Mir ging es oftmals ähnlich. Mein Vater hat sich z.B. selten bis gar nie für meine Hobbys interessiert (obwohl ich letztendlich ihm alleine das Lifthobby zu verdanken habe). Wir haben beim Skifahren oft genug gestritten, weil ich nicht immer folgte. Gut, welches Kind macht schon alles, was man ihm/ihr sagt? Beim Mathelernen für die Schule krachten wir meistens aneinander, weil ich etwas nicht gleich verstand und das für ihn eben sonnenklar war. Auch der L17 war für uns beide eine Herausforderung. Nach bestandener Fahrprüfung sagte ich zu ihm einfach nur "Gott sei Daunk muas i jez nimma mit dir fohrn" - allerdings ohne böse Absicht. Ich sprach einfach mein Gefühl der Erleicherung aus. Heute sieht er alles viel gelassener, obwohl er dennoch eine Tendenz zum "Heißlaufen" hat. Das ist aber irgendwie Teil seines Charakters bzw. seine Schwäche. Wenn er dazu steht, ist das ja gut. Meine Mutter und ich akzeptieren das und sagen oft nichts, wenn wir merken, dass ihm viel zusammenkommt. Eines ist mir inzwischen klar: Mein Vater ist stolz auf mich, obwohl er sich dazu sehr selten äußert. Georg und mich verbindet das halt irgendwie, da wir vor allem früher mit unseren Vätern öfters Ärger hatten. Dadurch verstehen wir das gegenseitig sehr gut, wenn wir über derartige Situationen reden.

Mit den Freunden, die bei seinem Unfall dabei waren, hat Georg heute keinen Kontakt mehr. Angeblich haben sie ihn nie gefragt, wie es ihm nach dem Unfall geht usw. Ich kann seine Reaktion, dass er die eben aussortiert hat, besonders gut nachvollziehen. Hätte ich wohl genauso gemacht. Deren Verhalten kommt mir irgendwie oberflächlich vor. Wenn die außerdem nicht zu Georg stehen, weil es ihm gerade schlecht geht, sind das sowieso keine echten Freunde. Ich hatte mit 13 einen Unfall, wo ich mir den linken Oberarm verletzte.

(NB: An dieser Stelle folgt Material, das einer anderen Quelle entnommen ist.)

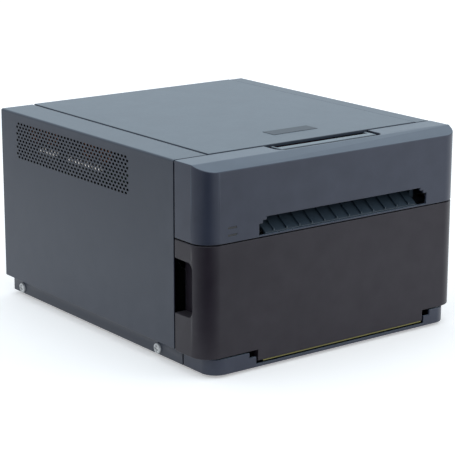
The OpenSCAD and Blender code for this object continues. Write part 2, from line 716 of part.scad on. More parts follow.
module spool(at, r, axle) {
    color("#ded9cc") {
        rod(at, [engine_x - 80, engine_x + 80], 7);
        for (x = [engine_x - 80, engine_x + 78]) rod(at, [x, x + 2], r + 2);
        rod(at, axle, shaft_r);
    }
    color("#7a2f4a") rod(at, [engine_x - 76, engine_x + 76], r);
}
module supply_spool() {
    spool(supply_at, 14.5, [left_plate[0] - 2, right_plate[1] + 1]);
}
module takeup_spool() {
    spool(takeup_at, 9, [left_plate[0] - 2, gear_x[0]]);
    color("#d9d4c4") spur(takeup_at, takeup_n, takeup_turn, gear_x);
}

// ---- Lid with the print head ----
module lid_panel() {
    knuckle_x = [-84, 101];
    color("#87949c") difference() {
        union() {
            span(lid_x, lid_y, [z_top - lid_t, z_top + lid_rise]);
            for (x = [lid_x[0] + 1, lid_x[1] - 2.2])
                span([x, x + 1.2], [lid_y[0] + 2, lid_y[1] - 6], [z_top - 5, z_top - lid_t]);
            for (x = [[lid_x[0] + 1, -94], [-74, 91], [111, lid_x[1] - 1]])
                span(x, [lid_y[1] - 1.2, lid_y[1]], [hinge_z + 1, z_top - lid_t]);
            for (x = [[lid_x[0] + 1, engine_x - 62], [engine_x + 62, lid_x[1] - 1]])
                span(x, [lid_y[0], lid_y[0] + 1.2], [z_top - 5, z_top - lid_t]);
            for (x = knuckle_x) {
                span([x - 4, x + 4], [hinge_y - 3.2, hinge_y + 3.2], [hinge_z, z_top - lid_t]);
                rod([hinge_y, hinge_z], [x - 4, x + 4], 3.2);
            }
            // Ears that carry the latch shaft
            for (x = [-70, 84]) profile_x([x, x + 3],
                [[lever_y - 6, z_top - lid_t], [lever_y - 5, lever_z - 4], [lever_y + 5, lever_z - 4],
                 [lever_y + 12, z_top - lid_t]]);
        }
        for (x = knuckle_x) rod([hinge_y, hinge_z], [x - 5, x + 5], hinge_pin_r);
        rod([lever_y, lever_z], [-72, 90], shaft_r + run);
    }
}
module lid_label_plate() {
    color("#6d7a83") span([engine_x - 23, engine_x + 24.5], [y_front + 67.6, y_front + 83],
                          [z_top + lid_rise, z_top + lid_rise + 0.25]);
}
module lid_hinge_pins() {
    color("silver") for (x = [-84, 101]) rod([hinge_y, hinge_z], [x - 9, x + 9], hinge_pin_r);
}
module head_bracket() {
    color("#8b9198") {
        span([engine_x - 84, engine_x + 84], [-34, 16], [z_top - lid_t - 4, z_top - lid_t - 2.5]);
        for (x = [engine_x - 80, engine_x + 76])
            span([x, x + 4], [-30, 10], [z_top - lid_t - 2.5, z_top - lid_t]);
        for (x = [engine_x - 84, engine_x + 82.5]) span([x, x + 1.5], [-28, 4], [140, z_top - lid_t - 4]);
    }
}
module thermal_head() {
    color("#3f6f6a") span([engine_x - 82, engine_x + 82], [-29, 3], [134.5, 137]);
    color("#c9c6bd") profile_x([engine_x - 79, engine_x + 79],
        [[-24, 134.5], [-22, 131.2], [-18, 131.2], [-16, 134.5]]);
    color("silver") profile_x([engine_x - 79, engine_x + 79],
        [[-29, 134.5], [-29, 132.8], [-27.4, 132.4], [-26.4, 134.5]]);
}
module head_heat_sink() {
    color("#a9aeb4") {
        span([engine_x - 82, engine_x + 82], [-29, 3], [137, 142]);
        for (i = [0:6]) span([engine_x - 78, engine_x + 78], [-28 + 4.9 * i, -26.4 + 4.9 * i], [142, 154]);
    }
}
module head_springs() {
    color("silver") for (x = [engine_x - 50, engine_x + 50]) rod_up_spring(x, -13, 154, z_top - lid_t - 4);
}
// Plain sleeve that fills the space of a closed coil spring
module rod_up_spring(x, y, low, high) {
    difference() {
        post(x, y, [low, high], 4);
        post(x, y, [low + 1, high - 1], 3);
    }
}
module lid_lever() {
    bar_half = tray_front - 1.5;
    front = tray_y + 3.8;
    arm = [[front, z_top - 0.3], [lever_y - 10.8, z_top - 0.3], [lever_y - 8.8, lever_z + 3],
           [lever_y, lever_z + 4.6], [lever_y + 4, lever_z + 2], [lever_y + 4, lever_z - 3],
           [lever_y - 2, lever_z - 4.6], [lever_y - 10, lever_z - 4], [lever_y - 16, z_top - 6.5],
           [front, z_top - 6.5]];
    color("#7f8c94") difference() {
        union() {
            span([engine_x - bar_half, engine_x + bar_half], [front, front + 8.6], [z_top - 6.5, z_top - 0.3]);
            for (x = [-bar_half, bar_half - 2.5]) profile_x([engine_x + x, engine_x + x + 2.5], arm);
        }
        rod([lever_y, lever_z], [engine_x - 80, engine_x + 80], shaft_r);
        above_facet(0.3);
    }
}
module latch_shaft() {
    hook = [[lever_y - 1, latch_pin_z - 7.5], [lever_y + 5, latch_pin_z - 7.5],
            [lever_y + 8, latch_pin_z - 3.5], [lever_y + 3, latch_pin_z - 3], [lever_y + 3, lever_z],
            [lever_y - 3, lever_z], [lever_y - 1, lever_z - 6]];
    color("#9aa0a6") {
        rod([lever_y, lever_z], [-97, 113], shaft_r);
        for (x = [-96.5, 108.5]) {
            profile_x([x, x + 4], hook);
            rod([lever_y, lever_z], [x, x + 4], 5);
        }
    }
}

// ---- Paper drawer ----
module finger_recess(wall) {
    r = 5;
    low = recess_z[0] - wall;
    high = recess_z[1] + wall;
    for (s = [0, 1]) mirror([s, 0, 0]) translate([-half_w - (wall > 0 ? 0 : 1), 0, 0]) {
        depth = recess_depth + (wall > 0 ? wall : 1);
        rotate([90, 0, 90]) linear_extrude(depth) difference() {
            union() {
                translate([recess_y - wall + r, low])
                    square([y_seam - side_gap - recess_y + wall - r, high - low]);
                translate([recess_y - wall, low + r]) square([20, high - low - 2 * r]);
                for (z = [low + r, high - r]) translate([recess_y - wall + r, z]) circle(r);
            }
            if (wall > 0) translate([y_seam - side_gap, low - 1]) square([20, high - low + 2]);
        }
    }
}
module drawer_front() {
    top = z_seam - seam_gap / 2;
    back = y_seam - side_gap;
    color("#3a373d") difference() {
        union() {
            difference() {
                front_block(0, [z_edge, top], back);
                front_block(skin, [z_edge - 1, top - skin], back + 5);
                translate([0, 0, top - 3 * skin]) linear_extrude(9)
                    front_plan(half_w - 14, y_front + 14, back + 5, 5);
            }
            intersection() {
                finger_recess(1.8);
                front_block(0, [z_edge, top], back);
            }
            // Tongue that reaches down between the corner blocks of the base
            span(tongue_x, [y_front, y_front + skin], [z_base + 5.2, z_edge + 2]);
            // Lower cross wall that carries the tray
            span([drawer_x[0], drawer_x[1]], [y_front + skin, y_front + skin + 6], [z_base + 7, z_edge + 26]);
        }
        finger_recess(0);
    }
}
module drawer_edge_strip() {
    color("#8f8a45") span([tongue_x[0] + 5.5, tongue_x[1] - 1.5], [y_front + 0.1, y_front + 1.6],
                          [z_base + 4.4, z_base + 5.2]);
}
module drawer_tray() {
    color("#2f3138") {
        span([drawer_x[0], drawer_x[1]], [y_front + skin + 6, drawer_back], [drawer_floor, drawer_floor + 2]);
        for (x = [drawer_x[0], drawer_x[1] - 2])
            span([x, x + 2], [y_front + skin + 6, drawer_back], [drawer_floor + 2, 40]);
        span([drawer_x[0] + 2, drawer_x[1] - 2], [drawer_back - 2, drawer_back], [drawer_floor + 2, 40]);
        span([drawer_x[0] - 10, drawer_x[0]], [-112, drawer_back], [16.6, 19.2]);
        span([drawer_x[1], drawer_x[1] + 10], [-112, drawer_back], [16.6, 19.2]);
    }
}
cradle_x = [engine_x - 86, engine_x + 82];
module roll_cradle() {
    color("#3f434b") for (x = cradle_x) difference() {
        profile_x([x, x + 4],
            [[roll_at[0] - 34, drawer_floor + 2], [roll_at[0] + 34, drawer_floor + 2],
             [roll_at[0] + 14, roll_at[1] + 9], [roll_at[0] - 14, roll_at[1] + 9]]);
        rod(roll_at, [x - 1, x + 5], 5 + run);
        span([x - 1, x + 5], [roll_at[0] - 5 - run, roll_at[0] + 5 + run], [roll_at[1], roll_at[1] + 20]);
    }
}
module paper_roll() {
    color("#f1efe8") difference() {
        rod(roll_at, media_x, roll_r);
        rod(roll_at, [media_x[0] - 1, media_x[1] + 1], 16);
    }
}
module roll_flanges() {
    color("#55616c") for (s = [-1, 1]) {
        face = engine_x + s * media_w / 2;
        rod(roll_at, s < 0 ? [face - 3, face] : [face, face + 3], roll_r + 1.5);
        rod(roll_at, s < 0 ? [face - 12, face + 30] : [face - 30, face + 12], 5);
        rod(roll_at, s < 0 ? [face, face + 30] : [face - 30, face], 16);
    }
}

base_pan();
rubber_feet();
front_base_cover();
left_side_cover();
right_side_cover();
rear_panel();
front_bezel();
status_light_pipes();
output_ramp();
left_frame_plate();
right_frame_plate();
frame_tie_bars();
shaft_bushes();
cover_screws();
lid_hinge_brackets();
latch_pins();
drawer_rails();
power_supply_board();
power_supply_coils();
power_supply_capacitors();
power_supply_heat_sink();
power_supply_plugs();
main_board();
usb_port();
mains_inlet();
power_switch_housing();
power_rocker();
fan_housing();
fan_rotor();
feed_motor();
ribbon_motor();
paper_guide();
ribbon_web();
cutter_beam();
cutter_carriage();
lid_panel();
lid_label_plate();
lid_hinge_pins();
head_bracket();
thermal_head();
head_heat_sink();
head_springs();
lid_lever();
latch_shaft();
drawer_front();
drawer_edge_strip();
drawer_tray();
roll_cradle();
paper_roll();
roll_flanges();
platen_roller();
platen_gear();
capstan_roller();
pinch_roller();
small_idler_gear();
large_idler_gear();
feed_pinion();
supply_spool();
takeup_spool();
ribbon_pinion();
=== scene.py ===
# %% [markdown]
# A compact photo printer, dressed for its picture.
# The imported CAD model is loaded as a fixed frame. Every length is in metres, +Z is up and the front looks
# along -Y. What follows adds rounded edges, small repeated parts, finishes, light and a camera.
# %% Load the frame
import json
import math
import bmesh
import bpy
from mathutils import Matrix, Vector


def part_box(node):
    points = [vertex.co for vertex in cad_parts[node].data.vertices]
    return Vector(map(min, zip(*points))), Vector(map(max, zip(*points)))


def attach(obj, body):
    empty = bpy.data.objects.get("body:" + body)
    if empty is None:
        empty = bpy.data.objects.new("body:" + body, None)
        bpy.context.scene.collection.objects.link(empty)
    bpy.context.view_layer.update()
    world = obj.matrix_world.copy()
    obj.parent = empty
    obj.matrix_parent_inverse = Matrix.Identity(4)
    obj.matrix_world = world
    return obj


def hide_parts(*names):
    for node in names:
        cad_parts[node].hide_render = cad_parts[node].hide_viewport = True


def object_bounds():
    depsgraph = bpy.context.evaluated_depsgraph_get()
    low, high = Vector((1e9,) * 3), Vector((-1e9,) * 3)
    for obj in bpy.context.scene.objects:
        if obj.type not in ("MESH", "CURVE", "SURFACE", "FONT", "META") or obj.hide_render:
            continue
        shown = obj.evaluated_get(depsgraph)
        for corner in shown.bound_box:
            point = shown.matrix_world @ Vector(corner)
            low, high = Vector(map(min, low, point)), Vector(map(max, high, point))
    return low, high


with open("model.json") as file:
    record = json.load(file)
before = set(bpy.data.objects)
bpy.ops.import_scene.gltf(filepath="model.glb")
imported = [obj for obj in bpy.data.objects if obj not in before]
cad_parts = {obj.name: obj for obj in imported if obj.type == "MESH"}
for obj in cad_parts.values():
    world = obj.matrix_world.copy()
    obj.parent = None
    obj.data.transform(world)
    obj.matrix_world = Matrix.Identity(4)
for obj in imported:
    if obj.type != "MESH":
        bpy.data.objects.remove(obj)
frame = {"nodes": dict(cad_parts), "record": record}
cad_low, cad_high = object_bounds()
nodes = frame["nodes"]
scene = bpy.context.scene
print("printer", [round((b - a) * 1000, 1) for a, b in zip(cad_low, cad_high)], "mm")

# %% [markdown]
# The camera comes first, because everything is judged through it. Its lens and place were fitted to the
# edges of the case in the photograph: a long lens, a little over a metre away, looking down at the left
# front corner. A long lens keeps the case's sides nearly parallel, as a product picture does.
# %% Camera
def place_camera(place, azimuth, elevation, roll, lens):
    """Camera at place, turned by azimuth about Z, tilted down by elevation, then rolled."""
    a, e, r = (math.radians(v) for v in (azimuth, elevation, roll))
    back = Vector((math.sin(a) * math.cos(e), -math.cos(a) * math.cos(e), math.sin(e)))
    right = (-back).cross(Vector((0, 0, 1))).normalized()
    up = right.cross(-back)
    right, up = right * math.cos(r) + up * math.sin(r), up * math.cos(r) - right * math.sin(r)
    data = bpy.data.cameras.new("photo_camera")
    data.lens, data.sensor_width, data.clip_end = lens, 36, 20
    camera = bpy.data.objects.new("photo_camera", data)
    scene.collection.objects.link(camera)
    rows = [(right[i], up[i], back[i], place[i]) for i in range(3)]
    camera.matrix_world = Matrix(rows + [(0, 0, 0, 1)])
    scene.camera = camera
    return camera


camera = place_camera((-0.9150, -1.2193, 0.4712), -36.968, 14.597, 0.150, 138.91)
print("lens", round(camera.data.lens, 1), "mm")

# %% [markdown]
# Studio light. A pale room does most of the work: the world is an even, slightly cool white, and the satin
# covers mirror it at a low angle, so the top looks far paler than the sides though the paint is the same.
# Faces that look up are also given a pale, cool colour, painted top light with a little dust in it.
# Two soft lamps add shape. A low black card stands behind the camera and a dark cloth lies in front of the
# printer's corner, both seen only in reflections. They keep the rounded corner dark, which is how a
# photographer draws a soft corner on a dark case. The floor also turns darker away from the left side, again
# only in reflections, so that side falls off gently towards its top.
# %% World, lamps, floor and black card
def soft_lamp(name, place, aim, size, watts, colour=(1, 1, 1)):
    data = bpy.data.lights.new(name, "AREA")
    data.shape, data.size, data.energy, data.color = "DISK", size, watts, colour
    lamp = bpy.data.objects.new(name, data)
    scene.collection.objects.link(lamp)
    lamp.location = place
    lamp.rotation_mode = "QUATERNION"
    lamp.rotation_quaternion = (Vector(aim) - Vector(place)).to_track_quat("-Z", "Y")
    return lamp


def math_node(tree, kind, a, b=None, clamp=False):
    node = tree.nodes.new("ShaderNodeMath")
    node.operation, node.use_clamp = kind, clamp
    for i, value in enumerate((a, b)):
        if value is None:
            continue
        if isinstance(value, (int, float)):
            node.inputs[i].default_value = value
        else:
            tree.links.new(value, node.inputs[i])
    return node.outputs[0]


def direct_view(tree):
    """1 for camera, glossy and transmission rays, which see the white background; 0 for the rest."""
    rays = tree.nodes.new("ShaderNodeLightPath").outputs
    seen = math_node(tree, "MAXIMUM", rays["Is Camera Ray"], rays["Is Glossy Ray"])
    return math_node(tree, "MAXIMUM", seen, rays["Is Transmission Ray"])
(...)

Zu dem Zeitpunkt war ich mit dem Markus (ein ehemaliger Mitschüler) super befreundet. Er ging fast jeden Tag nach der Schule mit mir mit, um meine Schultasche zu tragen. Das hat ihm aber niemand angeschafft - wir waren damals noch Kinder.

Als ich heute das mit dem Querschnitt über Kira Grünberg las, musste ich sofort an Georgs Unfall und alle damit verbundenen Erlebnisse denken. Das entsprechende Resultat ist dieser Blog.

PS: Heute genau vor 16 Jahren war Sonnenfinsternis.